First, she manages an often-dispassionate chronicle of the historic rise and proliferation of the privileged class and its service to African American causes (racial uplift). The brilliance of Jefferson’s approach in the work is manyfold. In short, she is able to inspire sympathy and a sincere desire to understand the region’s ethos.

Laced with descriptions of complicated housing and exclusionary practices and comportment and social commentaries, Jefferson’s narrative offers a thorough examination of the topic.

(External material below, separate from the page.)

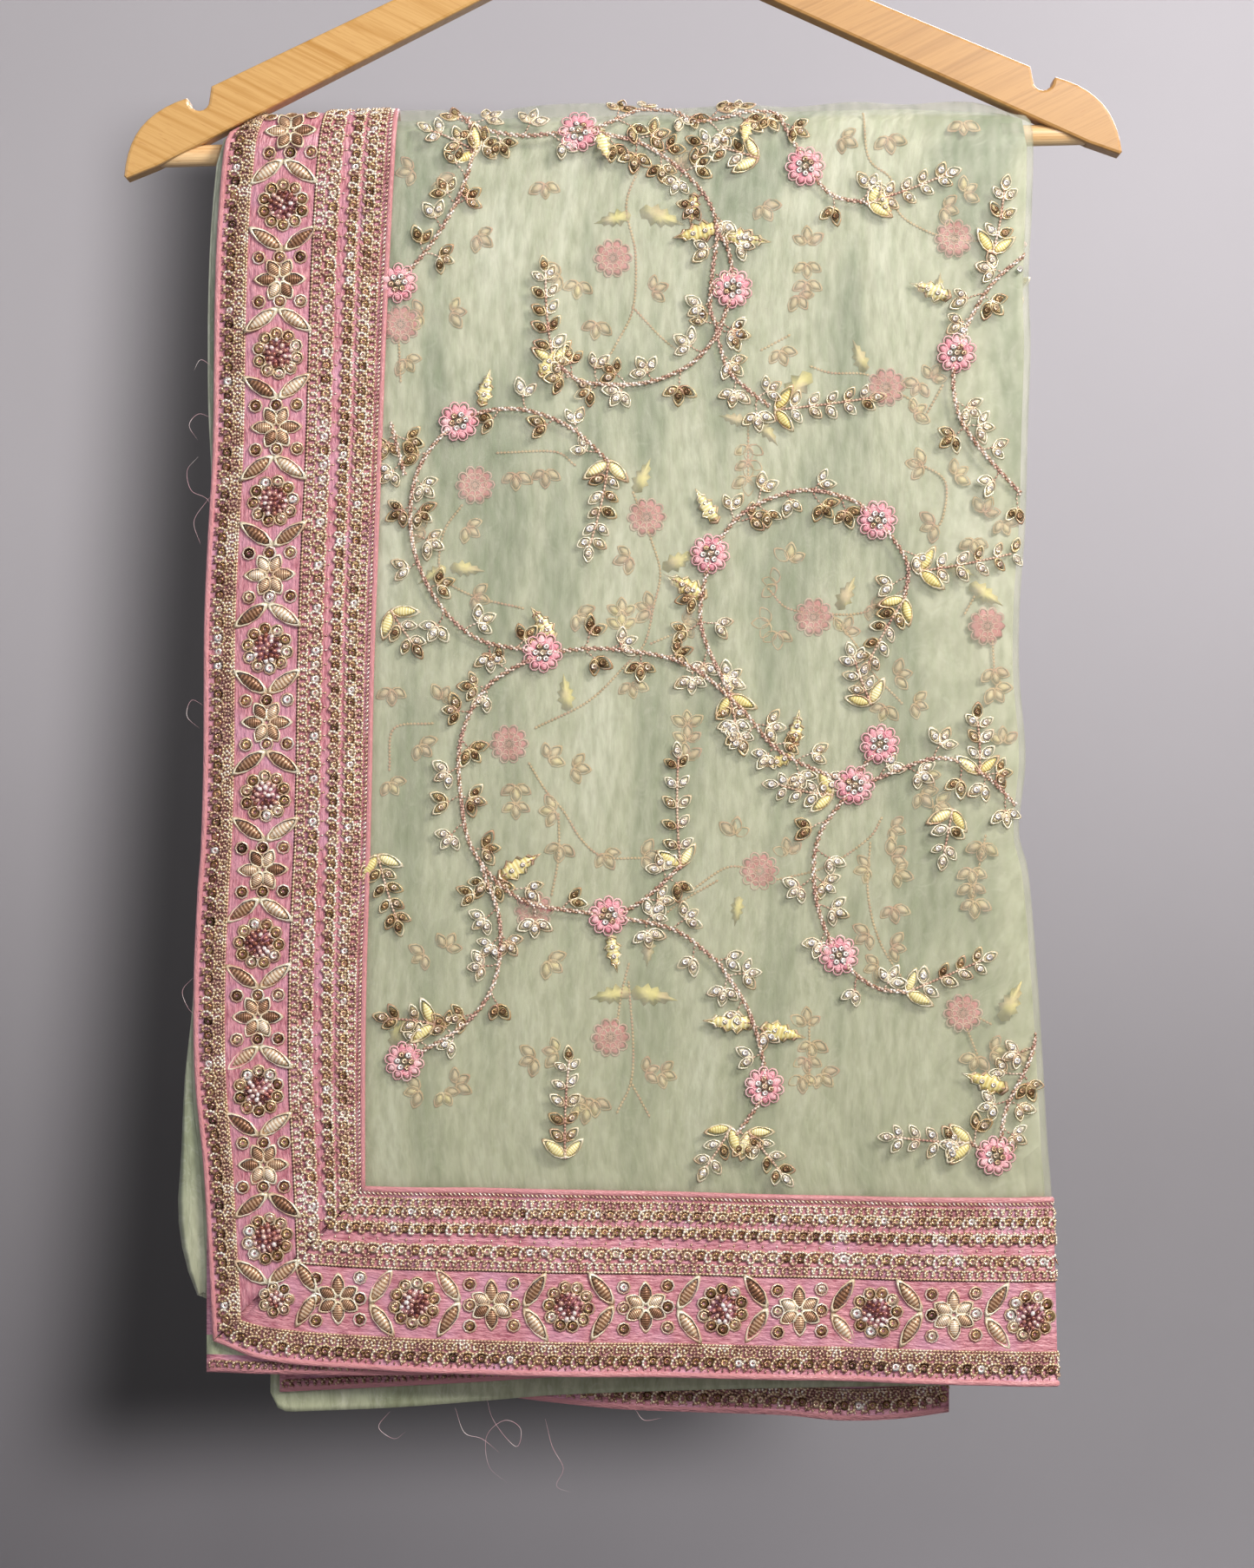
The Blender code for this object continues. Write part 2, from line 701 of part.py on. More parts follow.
def arm_outline():
    """The right arm's outline in the XZ plane, from the flat at the centre round its notch and beak."""

    def top(x):
        return ARM_TOP_Z - ARM_TOP_SLOPE * x

    def foot(x):
        return ARM_FOOT_Z - ARM_FOOT_SLOPE * x

    flat_end = (ARM_TOP_Z - APEX_FLAT_Z) / ARM_TOP_SLOPE
    near = NOTCH_X - NOTCH_RADIUS
    far = NOTCH_X + NOTCH_RADIUS
    notch_z = top(NOTCH_X) - NOTCH_DEPTH + NOTCH_RADIUS
    points = [(CLEARANCE / 2, APEX_FLAT_Z), (flat_end, APEX_FLAT_Z)]
    points += [(near - NOTCH_SHOULDER, top(near - NOTCH_SHOULDER))]
    points += arc((NOTCH_X, notch_z), NOTCH_RADIUS, 180, 360, 8)
    beak_start = (far + NOTCH_SHOULDER, top(far + NOTCH_SHOULDER))
    points.append(beak_start)
    beak = (
        (beak_start, BEAK_CROWN, BEAK_MIDDLE),
        (BEAK_MIDDLE, BEAK_FRONT, (TIP_X, TIP_Z + TIP_BEVEL)),
    )
    for start, pull, end in beak:
        for share in spread(0.0, 1.0, 5)[1:]:
            rest = 1.0 - share
            points.append(
                tuple(rest * rest * s + 2 * rest * share * p + share * share * e
                      for s, p, e in zip(start, pull, end))
            )
    points += [(TIP_X - TIP_BEVEL, TIP_Z), (FOOT_END_X, foot(FOOT_END_X))]
    angle = math.degrees(math.atan(ARM_FOOT_SLOPE))
    centre_z = ARM_FOOT_Z - CENTRE_FILLET / math.cos(math.radians(angle))
    fillet = arc((0.0, centre_z), CENTRE_FILLET, 90 - angle, 90, 4)
    fillet = [(max(x, CLEARANCE / 2), z) for x, z in fillet]
    return points + fillet


def cutter(name, radius, start, end, parent):
    """A hidden round cutter between two points."""
    bm = bmesh.new()
    line = Vector(end) - Vector(start)
    bmesh.ops.create_cone(
        bm, cap_ends=True, segments=ROUND_SIDES, radius1=radius, radius2=radius, depth=line.length
    )
    turn = line.to_track_quat("Z", "Y").to_matrix().to_4x4()
    bmesh.ops.transform(bm, matrix=turn, verts=bm.verts)
    bmesh.ops.translate(bm, vec=(Vector(start) + Vector(end)) / 2, verts=bm.verts)
    tool = keep(name, bm, VARNISHED_WOOD, parent)
    tool.hide_render = True
    tool.display_type = "WIRE"
    return tool


def arm(name, side, cutters, parent):
    """One flat arm with rounded edges, bored for the bar and the hook."""
    bm = bmesh.new()
    half = ARM_THICKNESS / 2
    outline = [bm.verts.new((side * x, -half, z)) for x, z in arm_outline()]
    cap = bm.faces.new(outline)
    grown = bmesh.ops.extrude_face_region(bm, geom=[cap])
    moved = [v for v in grown["geom"] if isinstance(v, bmesh.types.BMVert)]
    bmesh.ops.translate(bm, vec=(0.0, ARM_THICKNESS, 0.0), verts=moved)
    bmesh.ops.recalc_face_normals(bm, faces=bm.faces)
    faces_rim = [e for e in bm.edges if e.verts[0].co.y * e.verts[1].co.y > 0.0]
    rims = [e for e in faces_rim if max(abs(v.co.x) for v in e.verts) > CLEARANCE]
    bmesh.ops.bevel(bm, geom=rims, offset=ARM_EDGE_ROUND, segments=2, profile=0.5, affect="EDGES")
    piece = keep(name, bm, VARNISHED_WOOD, parent)
    for tool in cutters:
        cut = piece.modifiers.new(tool.name, "BOOLEAN")
        cut.operation = "DIFFERENCE"
        cut.solver = "EXACT"
        cut.object = tool
    return piece


def bar(parent):
    """The round bar between the arms."""
    bm = bmesh.new()
    bmesh.ops.create_cone(
        bm,
        cap_ends=True,
        segments=ROUND_SIDES,
        radius1=BAR_RADIUS,
        radius2=BAR_RADIUS,
        depth=2 * BAR_HALF_LENGTH,
    )
    for vert in bm.verts:
        vert.co = Vector((vert.co.z, vert.co.y, vert.co.x + BAR_Z))
    return keep("hanger_bar", bm, VARNISHED_WOOD, parent)


def hook(parent):
    """The wire hook: a straight shank, a bend to the right and a round crook open to the left."""
    crook = HOOK_INNER_RADIUS + HOOK_WIRE_RADIUS
    middle = -HOOK_INNER_RADIUS
    under = middle - crook
    points = [(0.0, z) for z in spread(SHANK_END_Z, under - SHANK_STRAIGHT_TO, 3)]
    points += [(x, under - below) for x, below in SHANK_BEND]
    points += arc((0.0, middle), crook, HOOK_START_DEG, HOOK_END_DEG, 20)
    data = bpy.data.curves.new("hanger_hook", "CURVE")
    data.dimensions = "3D"
    line = data.splines.new("POLY")
    line.points.add(len(points) - 1)
    for point, (x, z) in zip(line.points, points):
        point.co = (x * MM, 0.0, z * MM, 1.0)
    data.bevel_depth = HOOK_WIRE_RADIUS * MM
    data.bevel_resolution = 2
    data.use_fill_caps = True
    data.materials.append(material(PLATED_STEEL))
    piece = bpy.data.objects.new("hanger_hook", data)
    piece.parent = parent
    bpy.context.scene.collection.objects.link(piece)
    return piece


def hanger():
    """The wooden hanger, leaning on its hook."""
    frame = bpy.data.objects.new("hanger", None)
    frame.rotation_euler = (0.0, math.radians(-LEAN_DEG), 0.0)
    bpy.context.scene.collection.objects.link(frame)
    room = BAR_RADIUS + CLEARANCE
    reach = BAR_HALF_LENGTH + CLEARANCE
    bar_room = cutter("bar_room", room, (-reach, 0.0, BAR_Z), (reach, 0.0, BAR_Z), frame)
    shank_room = cutter(
        "shank_room",
        HOOK_WIRE_RADIUS + CLEARANCE,
        (0.0, 0.0, SHANK_END_Z - CLEARANCE),
        (0.0, 0.0, APEX_FLAT_Z + SHANK_BORE_ABOVE),
        frame,
    )
    arm("hanger_arm_left", -1.0, (bar_room, shank_room), frame)
    arm("hanger_arm_right", 1.0, (bar_room, shank_room), frame)
    bar(frame)
    hook(frame)


def saree():
    """The cloth, piece by piece."""
    cloth = bpy.data.objects.new("saree", None)
    bpy.context.scene.collection.objects.link(cloth)
    field("field_front", FRONT, FRONT_COLUMNS, cloth)
    field("field_back", BACK, BACK_COLUMNS, cloth)
    side_border("side_border_front", FRONT, cloth)
    side_border("side_border_back", BACK, cloth)
    hem_border("hem_border_front", FRONT, cloth)
    hem_border("hem_border_back", BACK, cloth)
    folded_layers(cloth)
    hanging_layer("hem_layer_2", HEM_LAYER_2, ZARI_BORDER, cloth, side=FRONT)
    hanging_layer("hem_layer_3", HEM_LAYER_3, ZARI_BORDER, cloth, middle=LAYER_3_Y)
    hanging_layer(
        "organza_layer_4", ORGANZA_LAYER_4, ORGANZA, cloth, middle=LAYER_4_Y, corner=LAYER_CORNER
    )
    hanging_layer("hem_layer_5", HEM_LAYER_5, ZARI_BORDER, cloth, middle=LAYER_5_Y)


def main():
    """Empties the scene and builds the saree on its hanger."""
    for old in list(bpy.data.objects):
        bpy.data.objects.remove(old, do_unlink=True)
    hanger()
    saree()


main()
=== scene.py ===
"""Looks of an embroidered organza saree, folded lengthwise and hung over the bar of a flat wooden hanger.

Every stretch of cloth is worked out in its own coordinates: u across it and drop down it from the middle of
the bar, in millimetres, and raised off its face. What is sewn on a stretch is placed in the same coordinates,
so that it follows the folds. The frame's metres begin where a mesh is made.
"""

import logging
import math
from abc import ABC, abstractmethod
from dataclasses import dataclass, field
from enum import Enum
from typing import Any, Iterable, Sequence

import bmesh
import bpy
import numpy as np
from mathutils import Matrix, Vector

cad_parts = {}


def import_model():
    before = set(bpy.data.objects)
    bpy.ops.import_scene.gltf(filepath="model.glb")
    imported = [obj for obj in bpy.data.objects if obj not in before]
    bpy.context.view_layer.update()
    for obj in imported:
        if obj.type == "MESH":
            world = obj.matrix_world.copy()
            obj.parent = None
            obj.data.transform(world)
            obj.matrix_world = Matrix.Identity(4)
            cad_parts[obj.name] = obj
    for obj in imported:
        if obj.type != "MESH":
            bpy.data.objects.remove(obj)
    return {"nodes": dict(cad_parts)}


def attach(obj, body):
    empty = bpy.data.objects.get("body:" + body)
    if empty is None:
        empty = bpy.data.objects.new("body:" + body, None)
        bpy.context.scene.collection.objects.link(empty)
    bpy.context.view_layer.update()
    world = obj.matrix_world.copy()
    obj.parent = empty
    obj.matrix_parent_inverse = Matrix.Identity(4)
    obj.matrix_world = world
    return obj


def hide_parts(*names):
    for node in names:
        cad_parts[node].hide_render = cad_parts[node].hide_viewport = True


LOG = logging.getLogger("saree")
MM = 0.001
SEED = 11
Array = np.ndarray
Values = Array | float
Pair = tuple[float, float]
Places = tuple[Array, Array]
Mesh = bpy.types.Mesh
Node = bpy.types.ShaderNode
Piece = bpy.types.Object
Socket = bpy.types.NodeSocket
Tree = bpy.types.NodeTree
Stops = tuple[tuple[float, str], ...]

# The kinds of nodes that the materials use most
ATTRIBUTE = "ShaderNodeAttribute"
BUMP = "ShaderNodeBump"
COORDINATES = "ShaderNodeTexCoord"
MATH = "ShaderNodeMath"
MIX = "ShaderNodeMix"
NOISE = "ShaderNodeTexNoise"
RAMP = "ShaderNodeValToRGB"
RANGE = "ShaderNodeMapRange"
SPLIT = "ShaderNodeSeparateXYZ"

# Hanger, in its own upright frame, in millimetres
LEAN = math.radians(1.4)
BAR_Z = -177.0
BAR_RADIUS = 4.75

# Cloth, in millimetres, as in the solids
FOLD_RADIUS = 1.5
ARC_RADIUS = 17.0
RIDGE = -ARC_RADIUS * math.pi / 2
UNDER_SHEET = 1.5
LAYERS_START = 457.0
EDGE_ROUND = 3.0
EDGE_ROUND_WIDTH = 18.0
SWAY = 1.3
SWAY_WAVE = 260.0
BORDER_WIDTH = 77.0
SHEET_WALL = 0.3
BEHIND_DEPTH = 1.75
SATIN_WALL = 0.8


def ease(start: float, end: float, at: Values) -> Array:
    """A smooth step.

    Args:
        start: where it leaves 0.
        end: where it reaches 1.
        at: the places to read.

    Returns:
        Its value at each place.
    """
    share = np.clip((np.asarray(at, float) - start) / (end - start), 0.0, 1.0)
    return share * share * (3.0 - 2.0 * share)


def turns(count: int) -> Array:
    """Even angles all the way round, in radians."""
    return np.arange(count) * 2 * math.pi / count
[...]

The work begins with a definition of Negroland: “a small region of Negro America where residents were sheltered by a certain amount of privilege and plenty.” Hence, Negroland is as much a place as it is a state of mind. (Dorothy West’s account in The Living Is Easy is somewhat sentimental in the sheer awe the narrator has of the mother figure, and Lawrence Otis Graham’s account in Our Kind of People is a bit gratuitous.) Jefferson manages an honest yet balanced account of a class of people who have been pitted (in perception and sometimes in actuality) against the masses since the African’s abduction and forced enslavement in North America and the Caribbean.

Hers is an artful and complicated memoir that achieves what countless other accounts of the black privileged class (fiction and nonfiction) have not been able to do with success. Margo Jefferson, acclaimed journalist and critic, has written a tour de force on the black privileged class.